Have fun and raise funds in Sausalito at the beloved Goblin Jamboree (Oct. 17–18) at the Bay Area Discovery Museum, which supports the museum’s mission to ignite and advance creative thinking in children (557 McReynolds Road, 415-339-3900, baykidsmuseum.org); the Supernatural Halloween Party (Oct. 23) at the California Academy of Sciences benefits their educational outreach activities (55 Music Concourse Drive, 415-379-5411, calacademy.org); and the Howlin’ Moon 5K and 1K Fun Run (Oct. 25) supports public education at the Claire Lilienthal Alternative School (Little Marina Green, 415-713-5201, clairelilienthal.org).

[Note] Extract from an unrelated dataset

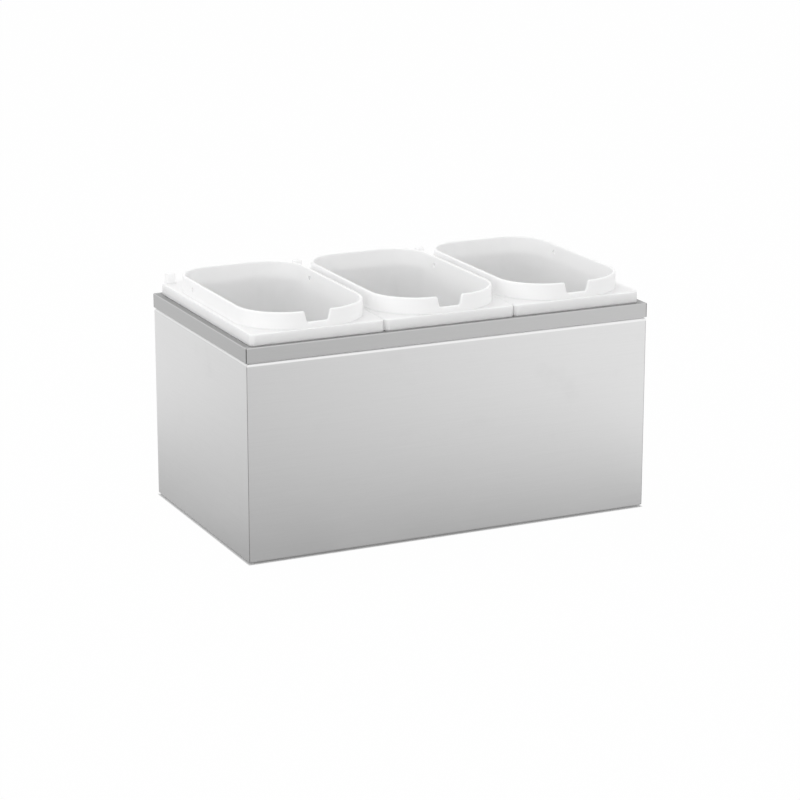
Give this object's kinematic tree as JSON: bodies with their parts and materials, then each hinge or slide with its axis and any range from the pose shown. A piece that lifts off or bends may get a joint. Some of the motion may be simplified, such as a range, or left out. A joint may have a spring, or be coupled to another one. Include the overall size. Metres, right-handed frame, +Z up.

Head across town to Yerba Buena Gardens for the 15th Annual Halloween Hoopla (Oct. 31) for interactive games and performances, music, crafts, a ghoulish photo booth, and costume parade (750 Howard Street, 415-543-1718, ybgfestival.org); or hang in the ‘hood for the Chestnut Street Halloween Parade (Oct. 30), which starts in Moscone Park with crafts and activities before heading down Chestnut Street for trick or treating (1800 Chestnut Street, 415-292-2045, sfrecpark.org). Between the two at Aquarium by the Bay, you’ll find their Halloween (Oct. 29–Nov. 1) celebration with underwater pumpkin carving, squid dissections, and other fun presentations and activities that celebrate the bay’s “creepy creatures and freaky fish” (Embarcadero at Beach Street, 415-623-5300, aquariumofthebay.org).
Find family-proper performances at Fort Mason Center with the Young Performers Theatre production of Sherlock Holmes’s spine-chilling mystery Hound of the Baskervilles (Oct. 24–Nov. 8), the story of death, fangs, a family fortune, and a family curse (2 Marina Boulevard, Building C, 415-346-5550, ypt.org); and the Company C Contemporary Ballet production of Arcane: A Tale of All Hallows’ Eve (Oct. 24–31), about the star Arcane, the allegorical muse of autumn, who sits at the hip of the harvest moon, and visits earth one night each year to awaken the dead who have left something undone or unsaid so they may rectify the past (2 Marina Boulevard, Cowell Theater, 908-708-0752, companycballet.org).